Jeux de plateau

Scandale : des blogueurs payés 100 euros pour écrire des critiques de jeux

Franchement, comment réagiriez-vous si vous saviez qu’une critique de jeux sur Gus&Co, ou ailleurs sur le net, avait été payée 100 euros par un éditeur ? Comment garder son objectivité tout en étant payé ? Critique objective, ou publicité ?

Dans le tout dernier Spielbox numéro 1 de 2014, on apprend en page 45 qu’Amigo et Kosmos, entre autres, paieraient des blogueurs indépendants allemands, tel cliquenabend.de, pour qu’ils parlent de leurs jeux. Hallimash, une société de marketing 2.0, serait également très active dans le paiement aux blogueurs en échange d’un article ou d’une vidéo pour apporter visibilité à leurs clients, clairement divers éditeurs de jeux.

Evidemment, les journalistes ludiques professionnels travaillant dans des magazines papier (Spielbox et Plato) sont payés, c’est leur métier. Après, vous allez me dire que leur salaire est pour la grande part financé par les publicités vendues aux… éditeurs. Le serpent qui se mord la queue. Alors que les blogueurs, comme nous et bien d’autres sur la toile, font ce « métier » par pure passion et n’en retire rien d’autre qu’un plaisir personnel.

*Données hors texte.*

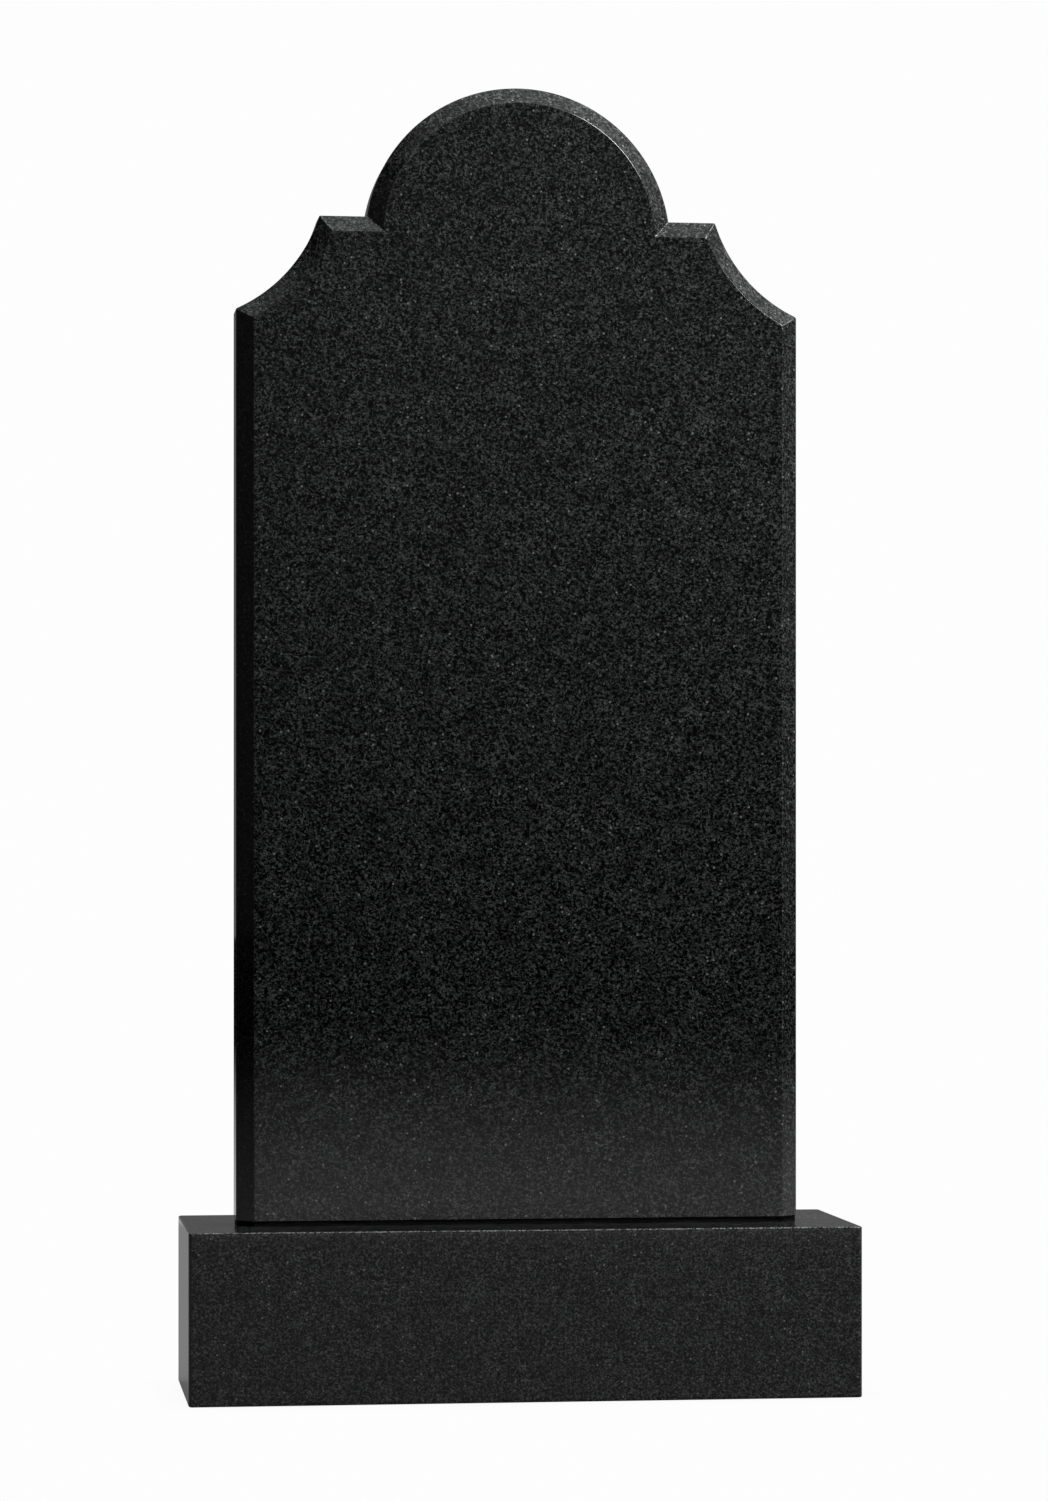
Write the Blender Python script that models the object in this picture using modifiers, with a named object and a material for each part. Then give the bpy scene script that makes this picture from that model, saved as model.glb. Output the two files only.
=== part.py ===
"""Black granite headstone: a shaped, chamfered stele bedded on a rectangular base block.

The frame: the origin is on the ground at the middle of the base block's underside,
+Z is up, and the polished face of the stele looks towards -Y. Sizes are in metres.
"""

import math

import bmesh
import bpy

# Base block, on which everything stands
BASE_WIDTH = 0.590
BASE_DEPTH = 0.200
BASE_HEIGHT = 0.150
BASE_ARRIS_RADIUS = 0.003

# Stele, the upright slab
STELE_WIDTH = 0.500
STELE_HEIGHT = 1.000
STELE_THICKNESS = 0.050
STELE_SETBACK = 0.060

# Outline of the stele's head: heights above its foot, half spans from its middle
ARCH_RADIUS = 0.136
STEP_HEIGHT = 0.884
STEP_HALF_SPAN = 0.1765
SHOULDER_HEIGHT = 0.801
HOLLOW_RADIUS = 0.136

# Chamfer round the front of the stele: width on the face and depth on the sides
CHAMFER = 0.015

# Setting bed, the thin black layer between the base block and the stele
BED_THICKNESS = 0.005
BED_INSET = 0.0005

# Gap that touching pieces keep
CONTACT_GAP = 0.0003

# How finely the round stretches are divided, and what counts as a sharp edge
ARCH_SEGMENTS = 88
HOLLOW_SEGMENTS = 20
ARRIS_SEGMENTS = 3
SHARP_ANGLE = math.radians(20.0)

# Polished black granite and the bed's black resin
GRANITE_COLOUR = (0.014, 0.015, 0.016, 1.0)
GRANITE_ROUGHNESS = 0.2
RESIN_COLOUR = (0.004, 0.004, 0.004, 1.0)
RESIN_ROUGHNESS = 0.6


def clear_scene():
    """Removes whatever objects the file opened with."""
    for item in list(bpy.data.objects):
        bpy.data.objects.remove(item, do_unlink=True)


def make_collection(name):
    """Returns a new collection in the scene."""
    collection = bpy.data.collections.new(name)
    bpy.context.scene.collection.children.link(collection)
    return collection


def make_material(name, colour, roughness):
    """Returns a Principled material of one colour and roughness, not metallic."""
    material = bpy.data.materials.new(name)
    material.use_nodes = True
    shader = material.node_tree.nodes["Principled BSDF"]
    shader.inputs["Base Color"].default_value = colour
    shader.inputs["Roughness"].default_value = roughness
    shader.inputs["Metallic"].default_value = 0.0
    return material


def arc(centre, radius, start, end, count):
    """Returns the points of an arc, both ends included, from one angle to another."""
    angles = [start + (end - start) * i / count for i in range(count + 1)]
    return [(centre[0] + radius * math.cos(a), centre[1] + radius * math.sin(a)) for a in angles]


def hollow_centre():
    """Returns the centre of the right hollow's arc, which lies outside the stone.

    It is off the middle of the chord from the shoulder to the step, on the chord's normal.
    """
    outer = (STELE_WIDTH / 2, SHOULDER_HEIGHT)
    inner = (STEP_HALF_SPAN, STEP_HEIGHT)
    run = (inner[0] - outer[0], inner[1] - outer[1])
    chord = math.hypot(*run)
    reach = math.sqrt(HOLLOW_RADIUS**2 - chord**2 / 4)
    return (
        (outer[0] + inner[0]) / 2 + run[1] / chord * reach,
        (outer[1] + inner[1]) / 2 - run[0] / chord * reach,
    )


def stele_outline(inset):
    """Returns the stele's outline as (x, z) points, anticlockwise from the right of its foot.

    Up the right side to the shoulder, in along the hollow to the step, level to the arch,
    over the arch, and down the left side as the right side's mirror image. The inset moves
    every stretch into the stone by that much, all but the foot, and the corners are found
    where the moved stretches meet, so that two insets make true mitres between them.
    """
    half = STELE_WIDTH / 2 - inset
    step = STEP_HEIGHT - inset
    hollow = HOLLOW_RADIUS + inset
    arch = ARCH_RADIUS - inset
    middle = hollow_centre()
    crown = (0.0, STELE_HEIGHT - ARCH_RADIUS)

    shoulder_angle = math.pi + math.acos((middle[0] - half) / hollow)
    step_angle = math.pi + math.asin((middle[1] - step) / hollow)
    rise = math.asin((step - crown[1]) / arch)

    right = [(half, 0.0)] + arc(middle, hollow, shoulder_angle, step_angle, HOLLOW_SEGMENTS)
    top = arc(crown, arch, rise, math.pi - rise, ARCH_SEGMENTS)
    left = [(-x, z) for x, z in reversed(right)]
    return right + top + left


def loft(name, sections):
    """Returns a solid through flat (x, z) sections of equal length, each at its own y."""
    solid = bmesh.new()
    rings = [[solid.verts.new((x, y, z)) for x, z in outline] for outline, y in sections]
    for near, far in zip(rings, rings[1:]):
        for i in range(len(near)):
            solid.faces.new((near[i - 1], near[i], far[i], far[i - 1]))
    solid.faces.new(rings[0])
    solid.faces.new(rings[-1])
    bmesh.ops.recalc_face_normals(solid, faces=solid.faces)
    mesh = bpy.data.meshes.new(name)
    solid.to_mesh(mesh)
    solid.free()
    mesh.shade_smooth()
    mesh.set_sharp_from_angle(angle=SHARP_ANGLE)
    return bpy.data.objects.new(name, mesh)


def chamfer_edges(item, width, chosen):
    """Chamfers, at 45 degrees, the edges whose two ends pass the test."""
    mesh = item.data
    weights = mesh.attributes.new("bevel_weight_edge", "FLOAT", "EDGE")
    for edge in mesh.edges:
        ends = [mesh.vertices[index].co for index in edge.vertices]
        weights.data[edge.index].value = 1.0 if chosen(*ends) else 0.0
    bevel = item.modifiers.new("Chamfer", "BEVEL")
    bevel.limit_method = "WEIGHT"
    bevel.width = width
    bevel.segments = 1
    bevel.use_clamp_overlap = False


def build_base(collection, material):
    """Builds the base block, with its arrises eased all round."""
    bpy.ops.mesh.primitive_cube_add(size=1.0, location=(0.0, 0.0, BASE_HEIGHT / 2))
    base = bpy.context.active_object
    base.name = "base_block"
    base.scale = (BASE_WIDTH, BASE_DEPTH, BASE_HEIGHT)
    bpy.ops.object.transform_apply(location=False, rotation=False, scale=True)
    base.data.materials.append(material)
    bevel = base.modifiers.new("Arrises", "BEVEL")
    bevel.width = BASE_ARRIS_RADIUS
    bevel.segments = ARRIS_SEGMENTS
    move_to(collection, base)


def build_bed(collection, material, front, bottom):
    """Builds the setting bed: the plan of the stele's foot, a little inset, between the gaps."""
    width = STELE_WIDTH - 2 * BED_INSET
    depth = STELE_THICKNESS - 2 * BED_INSET
    height = BED_THICKNESS - 2 * CONTACT_GAP
    place = (0.0, front + STELE_THICKNESS / 2, bottom + CONTACT_GAP + height / 2)
    bpy.ops.mesh.primitive_cube_add(size=1.0, location=place)
    bed = bpy.context.active_object
    bed.name = "setting_bed"
    bed.scale = (width, depth, height)
    bpy.ops.object.transform_apply(location=False, rotation=False, scale=True)
    bed.data.materials.append(material)
    chamfer_edges(bed, CHAMFER, lambda a, b: a.y < 0.0 and b.y < 0.0 and a.x == b.x)
    move_to(collection, bed)


def build_stele(collection, material, front, foot):
    """Builds the stele: the chamfer runs from the face's outline to the full outline behind it."""
    full = stele_outline(0.0)
    sections = [
        (stele_outline(CHAMFER), 0.0),
        (full, CHAMFER),
        (full, STELE_THICKNESS),
    ]
    stele = loft("stele", sections)
    stele.data.materials.append(material)
    stele.location = (0.0, front, foot)
    collection.objects.link(stele)


def move_to(collection, item):
    """Moves an object into the collection, out of the ones that it was made in."""
    for other in list(item.users_collection):
        other.objects.unlink(item)
    collection.objects.link(item)


def main():
    """Builds the headstone from the ground up."""
    clear_scene()
    headstone = make_collection("headstone")
    base_granite = make_material("base_granite", GRANITE_COLOUR, GRANITE_ROUGHNESS)
    stele_granite = make_material("stele_granite", GRANITE_COLOUR, GRANITE_ROUGHNESS)
    bed_resin = make_material("bed_resin", RESIN_COLOUR, RESIN_ROUGHNESS)

    stele_front = STELE_SETBACK - BASE_DEPTH / 2
    stele_foot = BASE_HEIGHT + BED_THICKNESS
    build_base(headstone, base_granite)
    build_bed(headstone, bed_resin, stele_front, BASE_HEIGHT)
    build_stele(headstone, stele_granite, stele_front, stele_foot)


main()
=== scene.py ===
"""Black granite headstone: two polished stones and the resin between them, in a pale studio.

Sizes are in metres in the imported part's frame: the origin is on the ground at the middle of the
base block's underside, +Z is up, and the polished face of the stele looks towards -Y.
"""

from __future__ import annotations

import logging
import math
from dataclasses import dataclass, field
from enum import Enum
from typing import ClassVar, Mapping, Sequence

import bpy
import numpy as np
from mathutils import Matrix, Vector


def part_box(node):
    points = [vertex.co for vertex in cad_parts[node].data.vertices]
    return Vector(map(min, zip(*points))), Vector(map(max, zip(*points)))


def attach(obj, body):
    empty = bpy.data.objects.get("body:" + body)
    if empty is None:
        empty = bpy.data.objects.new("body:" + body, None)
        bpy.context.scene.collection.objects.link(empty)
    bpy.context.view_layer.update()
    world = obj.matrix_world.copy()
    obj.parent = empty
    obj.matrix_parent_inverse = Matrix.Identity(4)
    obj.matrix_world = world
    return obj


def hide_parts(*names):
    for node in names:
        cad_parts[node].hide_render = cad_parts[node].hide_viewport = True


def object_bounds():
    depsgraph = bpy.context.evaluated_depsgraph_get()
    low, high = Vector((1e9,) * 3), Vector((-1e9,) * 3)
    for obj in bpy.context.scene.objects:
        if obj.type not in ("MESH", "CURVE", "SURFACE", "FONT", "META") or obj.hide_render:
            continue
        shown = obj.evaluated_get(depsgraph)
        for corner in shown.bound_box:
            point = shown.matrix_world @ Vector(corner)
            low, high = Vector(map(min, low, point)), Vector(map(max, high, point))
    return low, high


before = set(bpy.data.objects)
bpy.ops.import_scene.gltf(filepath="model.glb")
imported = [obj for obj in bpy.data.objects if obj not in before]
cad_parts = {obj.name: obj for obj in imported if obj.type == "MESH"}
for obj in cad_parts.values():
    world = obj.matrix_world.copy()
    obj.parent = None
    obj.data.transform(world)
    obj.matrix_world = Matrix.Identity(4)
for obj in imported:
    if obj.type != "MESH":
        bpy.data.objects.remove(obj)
CAD_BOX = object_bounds()

LOG = logging.getLogger("headstone")
BODY = "root"
ARRIS = "arris"
FACE_WEIGHT = 100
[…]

N’empêche, dans cette histoire de paiement direct aux blogueurs, on peut logiquement se poser la question de l’objectivité du rédacteur. Comment descendre un mauvais jeu alors qu’on vient de recevoir 100 euros de son éditeur? Je dis 100 euros, car il s’agit en fait d’une fourchette comprise entre 50 et 150 euros. Bon, bien sûr, on peut toujours dire « there is no such thing as bad publicity », ou « parlez de moi en bien ou en mal, mais parlez de moi ». En théorie, car soyons honnêtes, une critique positive sera toujours plus effective.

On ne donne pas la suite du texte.